Cada vez que Estados Unidos llora a las víctimas de las armas, se escribe una nueva página del debate sobre su posesión, amparada como un derecho constitucional. Bill Clinton prohibió las de asalto hasta 2004, pero la ley no se renovó. Barack Obama lo volvió a intentar, pero se topó con la oposición republicana y con el todopoderoso grupo de cabildeo de la Asociación Nacional del Rifle.
La lista es interminable: 58 muertos en Las Vegas en 2017, 49 en Orlando en 2016 y en lo que va de año 250 en 250 ataques múltiples, algunos con tintes también supremacistas. El 28 de abril un joven blanco de 19 años abrió fuego en esta sinagoga de San Diego. Antes había expresado en las redes su fascinación por los ataques contra mezquitas en Nueva Zelanda.

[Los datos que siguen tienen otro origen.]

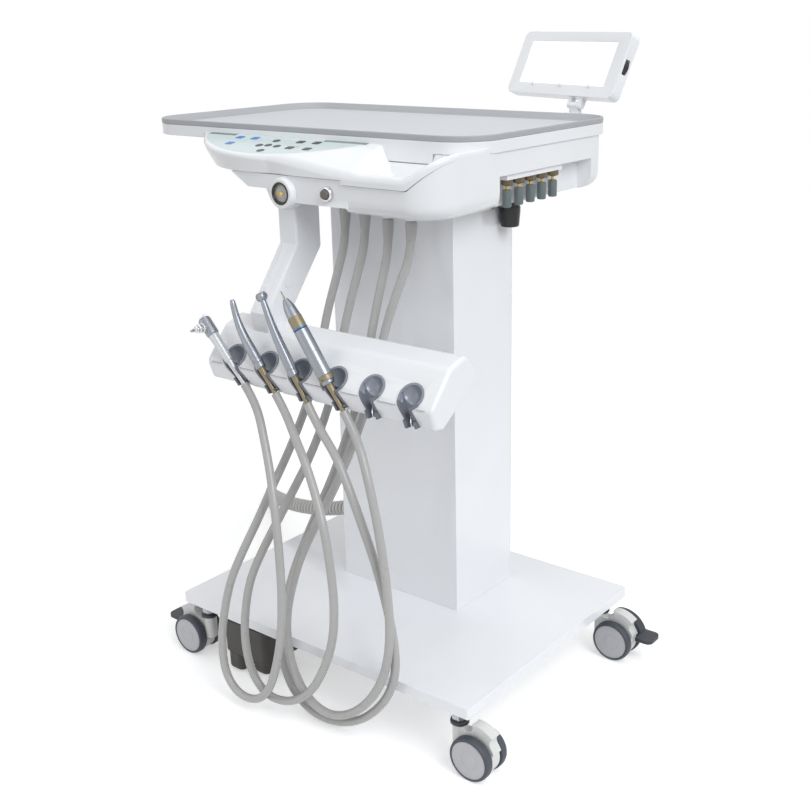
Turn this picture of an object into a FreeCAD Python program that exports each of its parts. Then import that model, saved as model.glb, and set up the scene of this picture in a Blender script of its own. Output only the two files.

En 2015 Dylann Roof se reía al confesar la autoría de nueve muertes en una iglesia afroamericana en Carolina del Sur. En 2012 Wade Page, supremacista veterano del Ejército, mataba a otras seis personas en un templo Sij de Wisconsin.
Las armas dejan huella también en los centros educativos. Hace dos años 17 víctimas mortales en un instituto de Parkland, en Florida. Y en 2012 veinte niños fueron asesinados en la escuela Sandy Hook de Newtown. Un sinfín de tragedias que se repite sin soluciones.